**Problem statement**
Locate the line that contains "Continue the build123d" in the entries below, then repeat it and every following line through the line that contains "rim = carry(mesh, layer, wall, top, band)", exactly, and no others.

Stored data entries
** start **
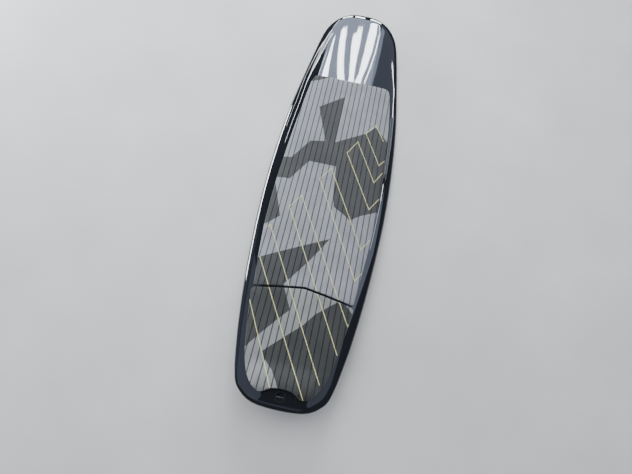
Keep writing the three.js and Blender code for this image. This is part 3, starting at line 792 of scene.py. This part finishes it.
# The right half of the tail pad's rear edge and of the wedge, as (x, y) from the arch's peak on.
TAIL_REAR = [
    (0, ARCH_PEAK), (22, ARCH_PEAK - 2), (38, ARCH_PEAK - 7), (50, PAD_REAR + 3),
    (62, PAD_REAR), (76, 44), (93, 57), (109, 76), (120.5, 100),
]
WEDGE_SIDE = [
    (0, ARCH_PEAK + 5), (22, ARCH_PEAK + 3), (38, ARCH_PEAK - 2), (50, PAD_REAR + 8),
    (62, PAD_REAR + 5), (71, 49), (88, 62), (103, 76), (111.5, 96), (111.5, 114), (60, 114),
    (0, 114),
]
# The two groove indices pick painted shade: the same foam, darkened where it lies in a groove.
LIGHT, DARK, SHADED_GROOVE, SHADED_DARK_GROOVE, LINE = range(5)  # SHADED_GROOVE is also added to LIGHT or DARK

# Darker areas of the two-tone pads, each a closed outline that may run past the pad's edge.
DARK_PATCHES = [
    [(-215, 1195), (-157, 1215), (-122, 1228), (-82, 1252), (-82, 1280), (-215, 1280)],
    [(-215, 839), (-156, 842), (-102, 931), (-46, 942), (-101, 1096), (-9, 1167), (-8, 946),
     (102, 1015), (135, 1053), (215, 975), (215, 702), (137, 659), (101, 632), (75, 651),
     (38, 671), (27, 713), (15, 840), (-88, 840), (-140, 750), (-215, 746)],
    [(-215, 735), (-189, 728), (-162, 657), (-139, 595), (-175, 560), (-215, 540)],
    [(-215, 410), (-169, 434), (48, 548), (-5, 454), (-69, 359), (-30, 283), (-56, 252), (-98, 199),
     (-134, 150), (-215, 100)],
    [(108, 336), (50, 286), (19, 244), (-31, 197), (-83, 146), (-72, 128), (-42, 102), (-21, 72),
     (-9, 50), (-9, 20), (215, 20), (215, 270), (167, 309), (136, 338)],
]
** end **
** start **
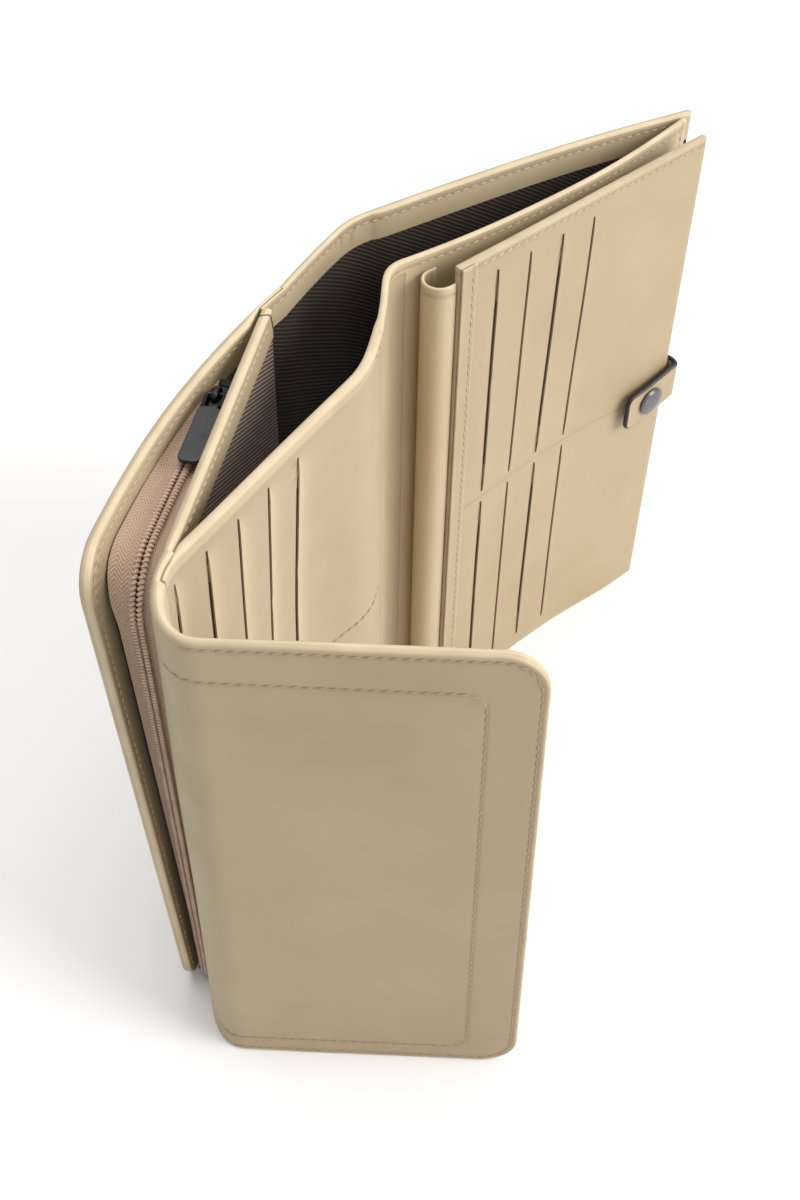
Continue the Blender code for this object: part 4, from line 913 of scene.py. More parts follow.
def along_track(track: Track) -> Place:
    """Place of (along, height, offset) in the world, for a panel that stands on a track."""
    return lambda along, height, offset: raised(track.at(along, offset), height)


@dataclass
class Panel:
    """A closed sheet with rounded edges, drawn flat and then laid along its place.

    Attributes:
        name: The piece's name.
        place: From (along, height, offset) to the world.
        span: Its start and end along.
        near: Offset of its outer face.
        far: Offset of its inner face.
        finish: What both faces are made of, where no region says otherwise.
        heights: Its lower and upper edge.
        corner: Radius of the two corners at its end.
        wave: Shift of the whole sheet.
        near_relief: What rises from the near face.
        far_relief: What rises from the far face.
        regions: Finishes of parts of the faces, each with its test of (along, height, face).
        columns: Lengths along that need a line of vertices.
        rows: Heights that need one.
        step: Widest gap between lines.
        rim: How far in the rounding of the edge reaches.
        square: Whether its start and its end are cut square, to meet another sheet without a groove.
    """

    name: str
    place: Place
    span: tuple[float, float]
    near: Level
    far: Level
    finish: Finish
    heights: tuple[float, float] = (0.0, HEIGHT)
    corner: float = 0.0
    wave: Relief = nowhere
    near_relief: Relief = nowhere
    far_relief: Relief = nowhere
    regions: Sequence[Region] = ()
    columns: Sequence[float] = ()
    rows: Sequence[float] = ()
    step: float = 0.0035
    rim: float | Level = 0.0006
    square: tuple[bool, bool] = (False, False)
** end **
** start **
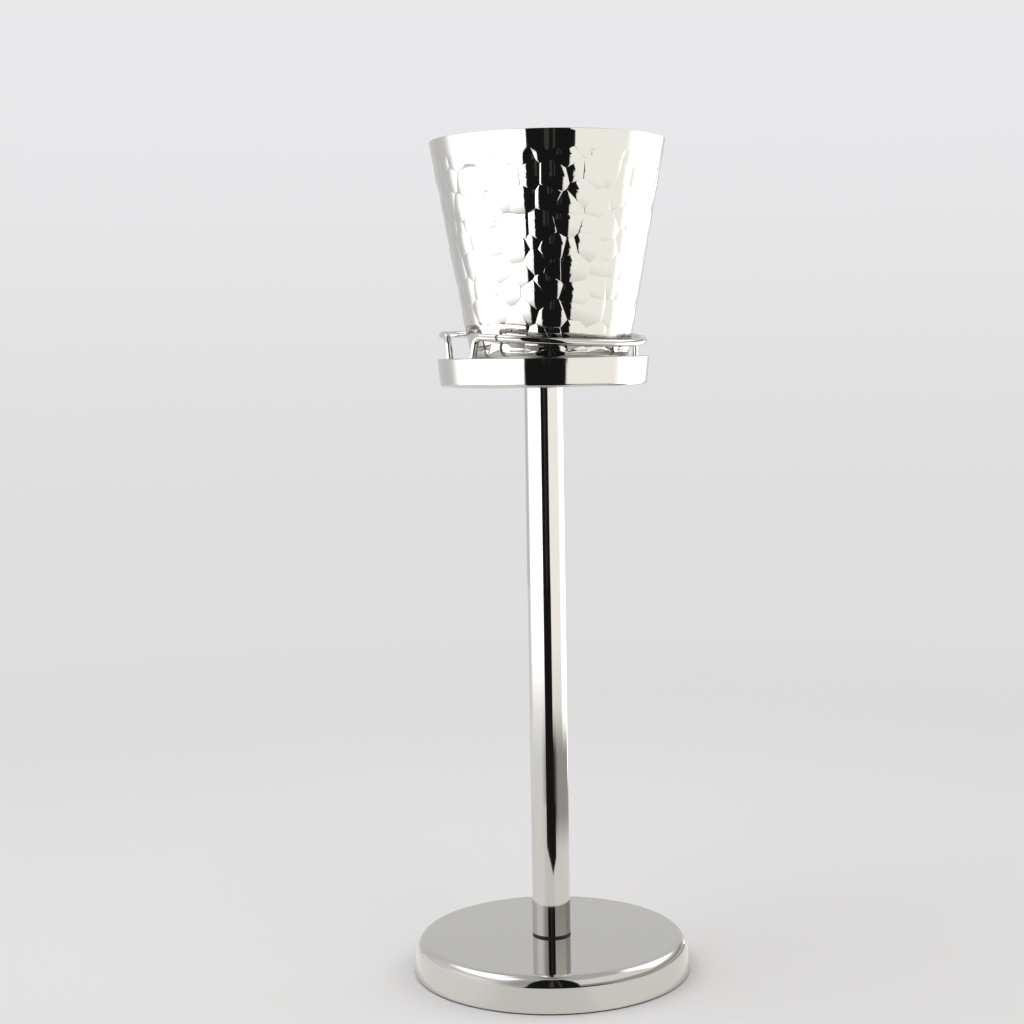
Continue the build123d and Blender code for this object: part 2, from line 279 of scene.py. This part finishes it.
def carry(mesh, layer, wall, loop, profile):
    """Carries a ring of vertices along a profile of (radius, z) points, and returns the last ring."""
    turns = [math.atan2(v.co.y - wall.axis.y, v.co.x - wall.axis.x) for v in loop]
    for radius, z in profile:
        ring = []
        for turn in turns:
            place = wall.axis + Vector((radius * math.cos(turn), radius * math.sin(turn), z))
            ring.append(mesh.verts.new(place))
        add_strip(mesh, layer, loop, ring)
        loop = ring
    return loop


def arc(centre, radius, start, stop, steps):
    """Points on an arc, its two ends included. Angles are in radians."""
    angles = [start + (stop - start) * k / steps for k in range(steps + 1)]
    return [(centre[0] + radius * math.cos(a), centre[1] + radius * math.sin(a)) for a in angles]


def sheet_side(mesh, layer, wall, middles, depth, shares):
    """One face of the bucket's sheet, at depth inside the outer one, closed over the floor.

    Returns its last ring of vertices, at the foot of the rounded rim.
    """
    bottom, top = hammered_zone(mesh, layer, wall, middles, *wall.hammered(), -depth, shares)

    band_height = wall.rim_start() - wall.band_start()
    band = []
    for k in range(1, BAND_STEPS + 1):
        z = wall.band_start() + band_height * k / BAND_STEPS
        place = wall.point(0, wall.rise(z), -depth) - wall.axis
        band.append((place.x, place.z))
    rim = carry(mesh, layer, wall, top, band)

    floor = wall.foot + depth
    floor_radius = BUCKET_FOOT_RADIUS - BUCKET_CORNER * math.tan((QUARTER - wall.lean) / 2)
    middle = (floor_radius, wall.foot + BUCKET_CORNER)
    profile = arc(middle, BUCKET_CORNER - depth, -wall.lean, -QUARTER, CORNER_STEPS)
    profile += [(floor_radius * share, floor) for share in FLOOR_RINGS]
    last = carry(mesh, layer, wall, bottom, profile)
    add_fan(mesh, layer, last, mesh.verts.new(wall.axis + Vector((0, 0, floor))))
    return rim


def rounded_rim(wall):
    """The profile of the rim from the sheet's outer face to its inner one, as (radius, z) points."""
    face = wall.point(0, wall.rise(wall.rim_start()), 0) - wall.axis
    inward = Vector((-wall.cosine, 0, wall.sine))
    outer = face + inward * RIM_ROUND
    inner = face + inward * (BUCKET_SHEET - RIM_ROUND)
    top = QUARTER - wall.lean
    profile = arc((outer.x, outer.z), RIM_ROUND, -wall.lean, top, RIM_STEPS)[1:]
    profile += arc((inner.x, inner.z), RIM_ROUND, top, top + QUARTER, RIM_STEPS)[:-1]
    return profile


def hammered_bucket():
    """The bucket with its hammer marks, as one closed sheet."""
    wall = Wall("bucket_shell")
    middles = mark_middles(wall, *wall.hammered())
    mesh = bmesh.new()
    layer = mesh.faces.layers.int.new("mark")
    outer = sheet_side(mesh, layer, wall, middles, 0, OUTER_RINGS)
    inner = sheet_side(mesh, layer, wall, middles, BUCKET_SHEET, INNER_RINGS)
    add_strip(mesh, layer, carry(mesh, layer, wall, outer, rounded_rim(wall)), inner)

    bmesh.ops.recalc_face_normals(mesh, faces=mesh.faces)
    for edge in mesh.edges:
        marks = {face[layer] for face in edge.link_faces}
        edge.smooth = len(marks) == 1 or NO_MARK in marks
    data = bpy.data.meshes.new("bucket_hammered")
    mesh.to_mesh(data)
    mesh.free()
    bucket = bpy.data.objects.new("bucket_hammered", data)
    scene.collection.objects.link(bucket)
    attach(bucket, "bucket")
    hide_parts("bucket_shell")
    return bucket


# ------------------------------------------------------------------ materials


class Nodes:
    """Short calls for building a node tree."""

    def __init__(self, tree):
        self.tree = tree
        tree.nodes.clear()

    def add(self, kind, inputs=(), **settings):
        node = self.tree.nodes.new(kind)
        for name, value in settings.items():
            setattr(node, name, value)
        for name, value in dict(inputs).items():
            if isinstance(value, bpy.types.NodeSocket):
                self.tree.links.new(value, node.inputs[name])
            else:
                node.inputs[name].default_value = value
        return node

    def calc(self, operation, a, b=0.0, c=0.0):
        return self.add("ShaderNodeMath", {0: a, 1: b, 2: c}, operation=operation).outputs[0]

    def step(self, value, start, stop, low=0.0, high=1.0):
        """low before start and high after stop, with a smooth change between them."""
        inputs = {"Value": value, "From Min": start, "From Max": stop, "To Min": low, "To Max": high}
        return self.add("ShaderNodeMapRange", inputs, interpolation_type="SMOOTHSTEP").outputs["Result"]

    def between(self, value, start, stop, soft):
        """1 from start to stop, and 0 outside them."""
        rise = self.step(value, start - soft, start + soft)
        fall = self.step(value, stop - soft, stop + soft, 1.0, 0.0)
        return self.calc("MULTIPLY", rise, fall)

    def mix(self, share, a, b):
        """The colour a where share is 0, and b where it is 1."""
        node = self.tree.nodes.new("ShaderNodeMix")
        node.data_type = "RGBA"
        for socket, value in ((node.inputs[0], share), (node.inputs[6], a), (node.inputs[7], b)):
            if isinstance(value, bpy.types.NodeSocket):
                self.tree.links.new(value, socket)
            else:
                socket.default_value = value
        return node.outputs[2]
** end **
**Final result**
Continue the build123d and Blender code for this object: part 2, from line 279 of scene.py. This part finishes it.
def carry(mesh, layer, wall, loop, profile):
    """Carries a ring of vertices along a profile of (radius, z) points, and returns the last ring."""
    turns = [math.atan2(v.co.y - wall.axis.y, v.co.x - wall.axis.x) for v in loop]
    for radius, z in profile:
        ring = []
        for turn in turns:
            place = wall.axis + Vector((radius * math.cos(turn), radius * math.sin(turn), z))
            ring.append(mesh.verts.new(place))
        add_strip(mesh, layer, loop, ring)
        loop = ring
    return loop


def arc(centre, radius, start, stop, steps):
    """Points on an arc, its two ends included. Angles are in radians."""
    angles = [start + (stop - start) * k / steps for k in range(steps + 1)]
    return [(centre[0] + radius * math.cos(a), centre[1] + radius * math.sin(a)) for a in angles]


def sheet_side(mesh, layer, wall, middles, depth, shares):
    """One face of the bucket's sheet, at depth inside the outer one, closed over the floor.

    Returns its last ring of vertices, at the foot of the rounded rim.
    """
    bottom, top = hammered_zone(mesh, layer, wall, middles, *wall.hammered(), -depth, shares)

    band_height = wall.rim_start() - wall.band_start()
    band = []
    for k in range(1, BAND_STEPS + 1):
        z = wall.band_start() + band_height * k / BAND_STEPS
        place = wall.point(0, wall.rise(z), -depth) - wall.axis
        band.append((place.x, place.z))
    rim = carry(mesh, layer, wall, top, band)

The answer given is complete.